Barack Obama faulted elements in the pro-Israel community that he says equate being pro-Israel with being pro-Likud.
"I think there is a strain within the pro-Israel community that says unless you adopt a unwavering pro-Likud approach to Israel that you're anti-Israel and that can't be the measure of our friendship with Israel," the Illinois senator and contender for the Democratic presidential nominee told a group of Jewish leaders in Cleveland on Sunday. "If we cannot have an honest dialogue about how do we achieve these goals, then we're not going to make progress."
The Likud Party, in the Israeli opposition, advocates minimal territorial concessions to the Palestinians and promotes settlement in the West Bank.

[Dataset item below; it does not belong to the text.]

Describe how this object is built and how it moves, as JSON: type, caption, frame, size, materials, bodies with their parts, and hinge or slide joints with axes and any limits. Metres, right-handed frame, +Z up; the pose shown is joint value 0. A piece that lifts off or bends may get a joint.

Obama was addressing a series of attacks, most from Republicans, that suggest that he has surrounded himself with anti-Israel advisers. He noted that he did not take the advice of Zbigniew Brzezinski, the Carter administration national security adviser named in some of the attack e-mails.
Obama explained that he accepted Brzezinski's endorsement, based on shared views on ending the Iraq war, but did not share Brzezinski's critical views of Israel. Nonetheless, he cautioned against marginalizing those with different views.
"Frankly some of the commentary that I've seen which suggests guilt by association or the notion that unless we are never ever going to ask any difficult questions about how we move peace forward or secure Israel that is non military or non belligerent or doesn't talk about just crushing the opposition that that somehow is being soft or anti-Israel, I think we're going to have problems moving forward," he said.
Obama also said he encountered more nuanced views among Israelis than Americans.
"There was a very honest, thoughtful debate taking place inside Israel," he said. "All of you, I'm sure, have experienced this when you travel there. Understandably, because of the pressure that Israel is under, I think the U.S. pro-Israel community is sometimes a little more protective or concerned about opening up that conversation. But all I'm saying though is that actually ultimately should be our goal, to have that same clear eyed view about how we approach these issues."
The meeting, taking place as the campaigns of Obama and U.S. Sen. Hillary Rodham Clinton (D-N.Y.) blitz the state ahead of a March 4 primary, was off the record, but a rough transcript was later made available.